### DIRECTIVE
Set down exactly the lines of the listing below, please, beginning with the first and ending with the line that holds "mesh.shade_smooth()".

[Scripts that build objects]

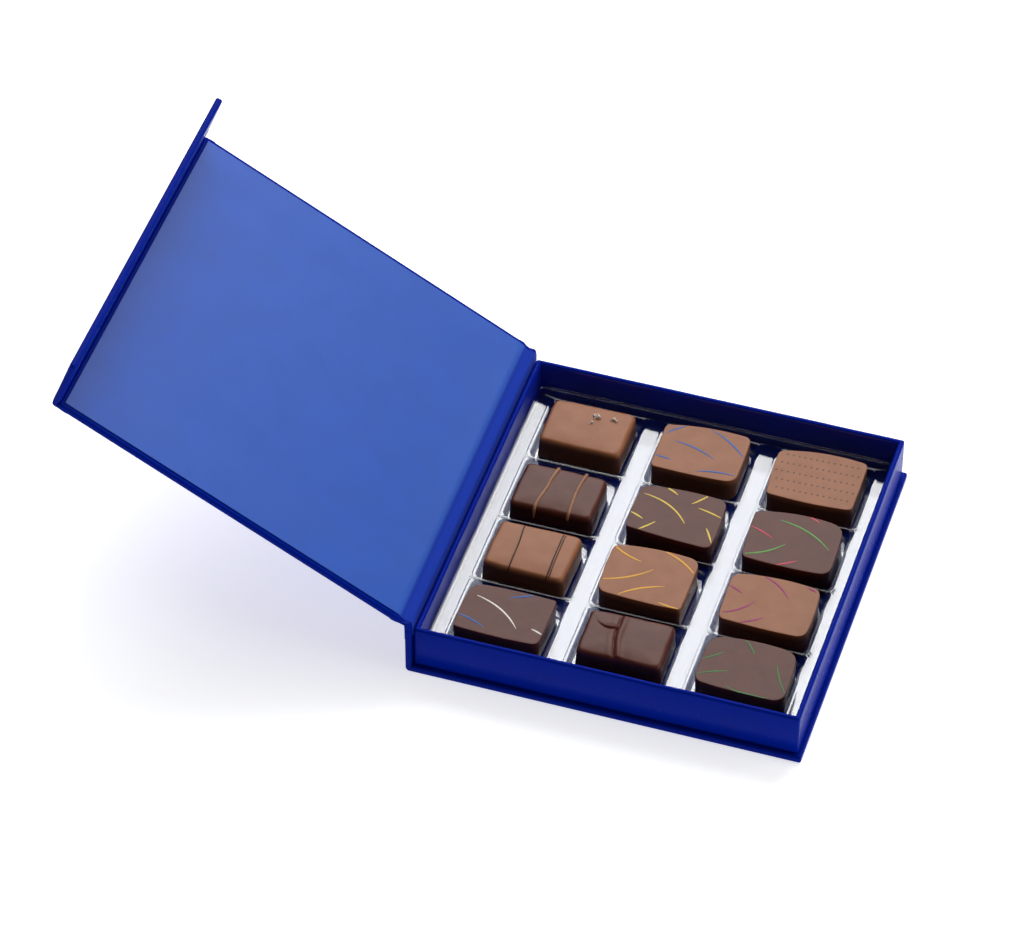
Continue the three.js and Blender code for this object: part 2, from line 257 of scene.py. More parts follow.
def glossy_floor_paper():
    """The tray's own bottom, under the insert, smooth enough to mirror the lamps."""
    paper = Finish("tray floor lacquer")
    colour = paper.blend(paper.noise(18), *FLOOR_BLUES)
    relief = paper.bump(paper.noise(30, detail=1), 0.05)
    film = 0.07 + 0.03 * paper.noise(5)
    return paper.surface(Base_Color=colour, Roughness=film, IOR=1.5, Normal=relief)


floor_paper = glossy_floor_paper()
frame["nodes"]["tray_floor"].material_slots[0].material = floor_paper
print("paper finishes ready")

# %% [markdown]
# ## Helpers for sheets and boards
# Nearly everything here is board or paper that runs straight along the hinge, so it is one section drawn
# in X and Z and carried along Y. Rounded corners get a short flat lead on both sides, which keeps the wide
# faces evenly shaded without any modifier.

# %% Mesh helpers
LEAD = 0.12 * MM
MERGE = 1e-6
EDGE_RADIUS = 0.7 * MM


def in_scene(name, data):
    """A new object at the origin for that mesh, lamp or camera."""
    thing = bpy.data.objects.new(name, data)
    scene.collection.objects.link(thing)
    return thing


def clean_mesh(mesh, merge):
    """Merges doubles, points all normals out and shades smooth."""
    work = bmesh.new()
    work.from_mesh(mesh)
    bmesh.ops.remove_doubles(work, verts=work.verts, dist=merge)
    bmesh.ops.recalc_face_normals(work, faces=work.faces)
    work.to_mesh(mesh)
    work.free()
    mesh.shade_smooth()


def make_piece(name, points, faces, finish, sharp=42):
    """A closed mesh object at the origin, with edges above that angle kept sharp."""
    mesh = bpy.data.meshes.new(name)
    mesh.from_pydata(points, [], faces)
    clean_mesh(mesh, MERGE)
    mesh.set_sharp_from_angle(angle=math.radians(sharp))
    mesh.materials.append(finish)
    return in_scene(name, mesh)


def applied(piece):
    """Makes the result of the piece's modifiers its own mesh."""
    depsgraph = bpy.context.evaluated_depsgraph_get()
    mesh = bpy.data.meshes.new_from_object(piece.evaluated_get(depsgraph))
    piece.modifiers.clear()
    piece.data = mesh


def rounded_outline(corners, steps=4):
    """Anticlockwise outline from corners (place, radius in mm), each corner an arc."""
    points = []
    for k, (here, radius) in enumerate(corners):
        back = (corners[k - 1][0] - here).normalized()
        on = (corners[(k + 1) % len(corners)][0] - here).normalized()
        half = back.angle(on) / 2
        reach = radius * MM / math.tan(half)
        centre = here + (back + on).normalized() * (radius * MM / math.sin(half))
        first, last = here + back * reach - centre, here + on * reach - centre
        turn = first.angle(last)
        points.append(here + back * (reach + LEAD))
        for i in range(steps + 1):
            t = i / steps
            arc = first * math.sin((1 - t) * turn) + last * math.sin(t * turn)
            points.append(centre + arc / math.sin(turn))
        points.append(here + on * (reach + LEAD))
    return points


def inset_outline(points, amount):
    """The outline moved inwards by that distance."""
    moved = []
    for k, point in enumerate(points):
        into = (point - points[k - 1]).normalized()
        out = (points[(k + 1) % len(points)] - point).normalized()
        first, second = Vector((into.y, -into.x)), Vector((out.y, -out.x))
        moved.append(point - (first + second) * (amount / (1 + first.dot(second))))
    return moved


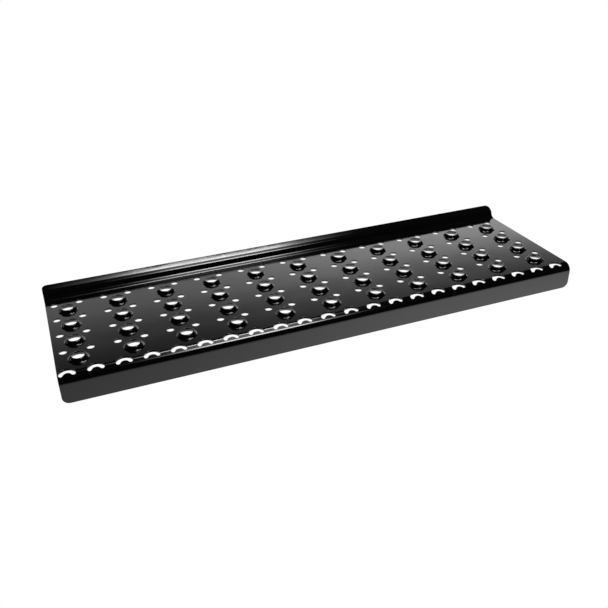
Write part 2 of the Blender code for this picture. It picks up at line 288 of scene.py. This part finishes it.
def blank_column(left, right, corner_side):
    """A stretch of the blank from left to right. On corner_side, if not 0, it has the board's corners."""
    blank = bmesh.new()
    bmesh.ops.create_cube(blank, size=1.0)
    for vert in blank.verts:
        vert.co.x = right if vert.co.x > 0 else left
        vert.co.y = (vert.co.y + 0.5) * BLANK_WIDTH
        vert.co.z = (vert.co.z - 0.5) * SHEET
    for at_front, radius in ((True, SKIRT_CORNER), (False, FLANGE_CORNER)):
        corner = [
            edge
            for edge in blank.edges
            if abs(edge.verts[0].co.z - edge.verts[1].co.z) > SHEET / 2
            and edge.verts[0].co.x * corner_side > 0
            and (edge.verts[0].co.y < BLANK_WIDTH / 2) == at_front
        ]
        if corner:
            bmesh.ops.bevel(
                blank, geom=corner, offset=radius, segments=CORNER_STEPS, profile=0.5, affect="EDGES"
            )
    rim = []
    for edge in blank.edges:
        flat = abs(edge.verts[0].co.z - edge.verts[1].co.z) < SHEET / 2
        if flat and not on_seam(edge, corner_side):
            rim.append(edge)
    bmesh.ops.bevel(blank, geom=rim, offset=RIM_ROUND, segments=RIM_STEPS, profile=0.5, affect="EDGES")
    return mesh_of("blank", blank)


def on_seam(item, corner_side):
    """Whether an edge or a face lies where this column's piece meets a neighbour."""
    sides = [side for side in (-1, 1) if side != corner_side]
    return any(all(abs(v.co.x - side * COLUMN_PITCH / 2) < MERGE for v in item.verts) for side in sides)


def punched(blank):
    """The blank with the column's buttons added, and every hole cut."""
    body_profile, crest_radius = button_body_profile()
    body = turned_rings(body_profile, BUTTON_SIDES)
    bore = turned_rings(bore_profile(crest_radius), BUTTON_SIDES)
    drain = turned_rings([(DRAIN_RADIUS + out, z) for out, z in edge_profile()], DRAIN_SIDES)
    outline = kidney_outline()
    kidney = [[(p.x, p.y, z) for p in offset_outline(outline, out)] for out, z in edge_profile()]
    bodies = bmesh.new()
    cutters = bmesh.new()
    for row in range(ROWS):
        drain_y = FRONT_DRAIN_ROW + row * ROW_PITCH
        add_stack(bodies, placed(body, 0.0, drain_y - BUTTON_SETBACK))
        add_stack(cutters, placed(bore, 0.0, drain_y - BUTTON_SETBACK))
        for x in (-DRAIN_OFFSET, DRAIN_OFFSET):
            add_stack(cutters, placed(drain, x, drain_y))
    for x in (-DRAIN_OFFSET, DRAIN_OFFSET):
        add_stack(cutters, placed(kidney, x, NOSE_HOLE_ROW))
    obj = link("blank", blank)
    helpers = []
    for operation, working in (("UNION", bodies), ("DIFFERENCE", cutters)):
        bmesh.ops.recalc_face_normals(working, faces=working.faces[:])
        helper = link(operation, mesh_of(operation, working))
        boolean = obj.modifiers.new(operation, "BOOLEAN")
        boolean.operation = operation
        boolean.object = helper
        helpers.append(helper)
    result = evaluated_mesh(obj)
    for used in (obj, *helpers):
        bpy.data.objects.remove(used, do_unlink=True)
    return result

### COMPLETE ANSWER
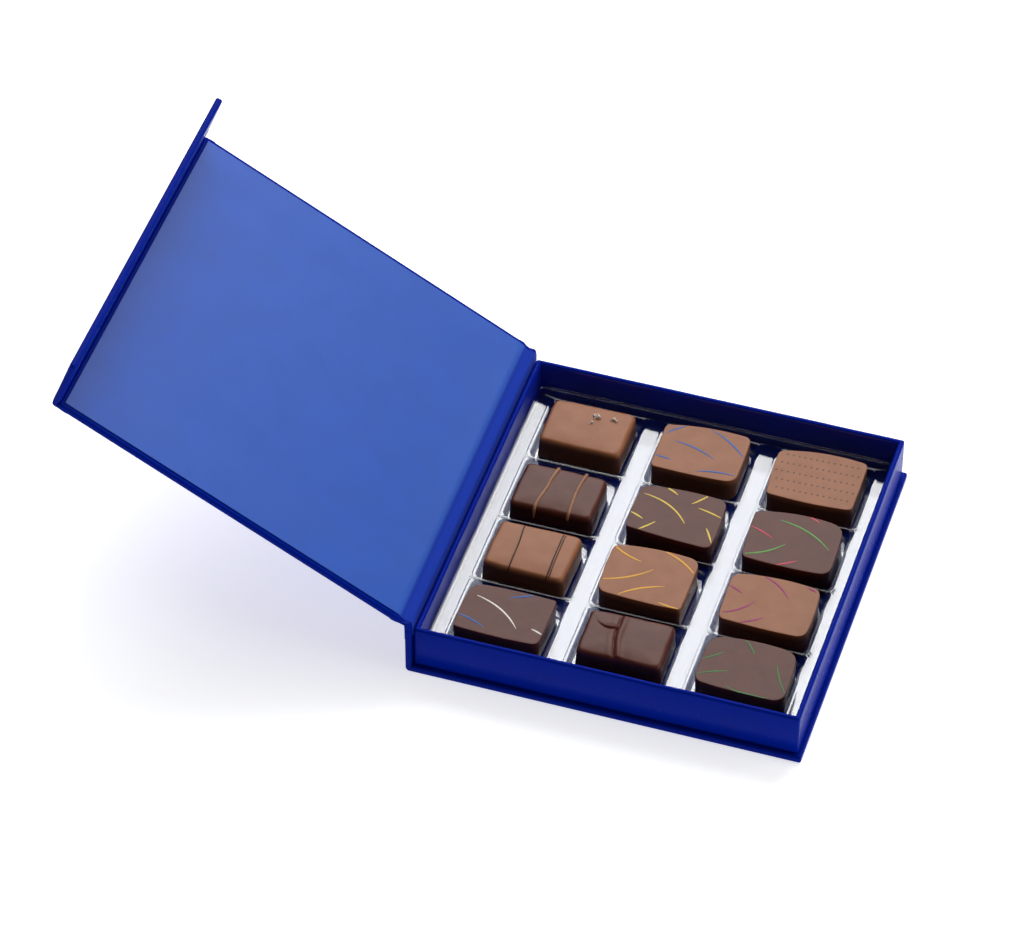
Continue the three.js and Blender code for this object: part 2, from line 257 of scene.py. More parts follow.
def glossy_floor_paper():
    """The tray's own bottom, under the insert, smooth enough to mirror the lamps."""
    paper = Finish("tray floor lacquer")
    colour = paper.blend(paper.noise(18), *FLOOR_BLUES)
    relief = paper.bump(paper.noise(30, detail=1), 0.05)
    film = 0.07 + 0.03 * paper.noise(5)
    return paper.surface(Base_Color=colour, Roughness=film, IOR=1.5, Normal=relief)


floor_paper = glossy_floor_paper()
frame["nodes"]["tray_floor"].material_slots[0].material = floor_paper
print("paper finishes ready")

# %% [markdown]
# ## Helpers for sheets and boards
# Nearly everything here is board or paper that runs straight along the hinge, so it is one section drawn
# in X and Z and carried along Y. Rounded corners get a short flat lead on both sides, which keeps the wide
# faces evenly shaded without any modifier.

# %% Mesh helpers
LEAD = 0.12 * MM
MERGE = 1e-6
EDGE_RADIUS = 0.7 * MM


def in_scene(name, data):
    """A new object at the origin for that mesh, lamp or camera."""
    thing = bpy.data.objects.new(name, data)
    scene.collection.objects.link(thing)
    return thing


def clean_mesh(mesh, merge):
    """Merges doubles, points all normals out and shades smooth."""
    work = bmesh.new()
    work.from_mesh(mesh)
    bmesh.ops.remove_doubles(work, verts=work.verts, dist=merge)
    bmesh.ops.recalc_face_normals(work, faces=work.faces)
    work.to_mesh(mesh)
    work.free()
    mesh.shade_smooth()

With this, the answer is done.